When appropriate discounts are applied, including working capital, Actual Net Asset Value (NAV) of company, less all long term debt, equity value is about  $3 billion.

Because of its United States dollar earnings and taking into account inflation differential between US, which is 3 per cent against Nigeria’s over 30 per cent, devaluation is calculated to be 27 per cent this year.

Year-on-year, this is at least 15 per cent in the best of times.  The Investment will be phenomenal in Naira terms,” a person with the knowledge of the operations of the company stated.

The Nigerian company with two power plants of 500MW, that is, Kwale 1 and 2, comprising three large gas plants, now has dedicated gas line to Eleme Petrochemicals emerging as main supplier there as well as the ownership of a dedicated gas pipeline to LNG.

With over 200 wells in production, nine flow stations and its own export terminal, Brass, Oando has now emerged the first indigenous company to elevate to the status of a major IOC.

Today, Oando is the largest supplier of gas to the Eleme Petrochemicals.

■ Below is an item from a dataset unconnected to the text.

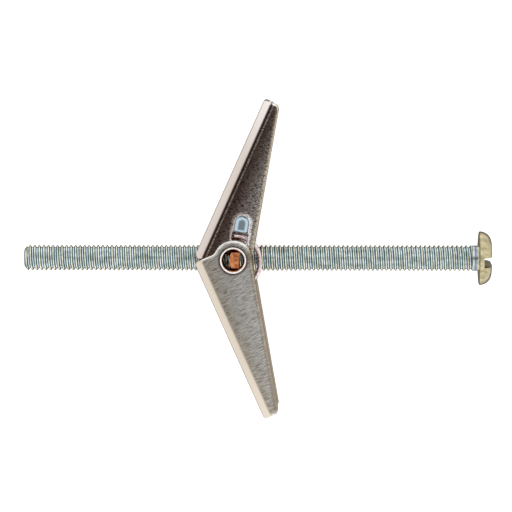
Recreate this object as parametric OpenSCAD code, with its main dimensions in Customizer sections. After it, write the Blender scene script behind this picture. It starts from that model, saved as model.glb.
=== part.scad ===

The issue of insecurity hobbling its activities, aside, Oando’s peak production was 100,000 barrels a day last year and 1.5 billion scf in the case of gas.

For Oando, it’s not always about the money, but one of the key things comsidered is the impact that the company can have and about the legacy of being able to build a world-class company and opening the door for others.

In a nutshell, Oando has for years, delivered sustainable value to its stakeholders as it continually grows its reserves by harnessing the optimum potential from its existing range of oil and gas resources, while also acquiring near-term producing assets from international oil companies.

Alongside seasoned professionals who join us from a wide range of multinational companies, the company has nurtured talented young individuals through a challenging accelerated training and exposure programme.

In 2023, Oando’s stock delivered an impressive 159 per cent year-to-date gain. This continued into 2024, as the share price increased by 14 per cent in Q1.

The release of the company’s 2023 financial results on May 31, 2024, revealed a significant turnaround with a pre-tax profit of N104.1 billion compared to a pre-tax loss of N61.8 billion in 2022.

This rally strengthened after the company announced that the federal government approved its 100 per cent acquisition of NAOC, pushing the share price to a five-year high of N47.85 and a year-to-date gain of 371.5 per cent; ranking it as the second-best performing stock on the NGX at the time.

Recently commenting on the enviable results, Wale Tinubu, said: “Despite persistent pipeline vandalism across the Niger Delta, which continues to dampen crude production, we achieved a profit after tax of N74.7 billion in 2023.

“ This was largely driven by increased trading volumes from our strategic global partnerships and net foreign exchange gains on the group’s foreign currency-denominated assets, contrasting with losses on our foreign currency-denominated liabilities.”

Now set to be a clear leader in Nigeria’s oil and gas industry, the acquisition of NAOC is seen as transformative decision and a game-changer for Oando, with its capacity to potentially boost its production.

Wale Tinubu has also assured of the company’s focus on optimising these new assets, advancing production, and pursuing strategic diversification in areas such as clean energy and energy infrastructure. Clearly, this time, it seems  there’s no stopping Oando.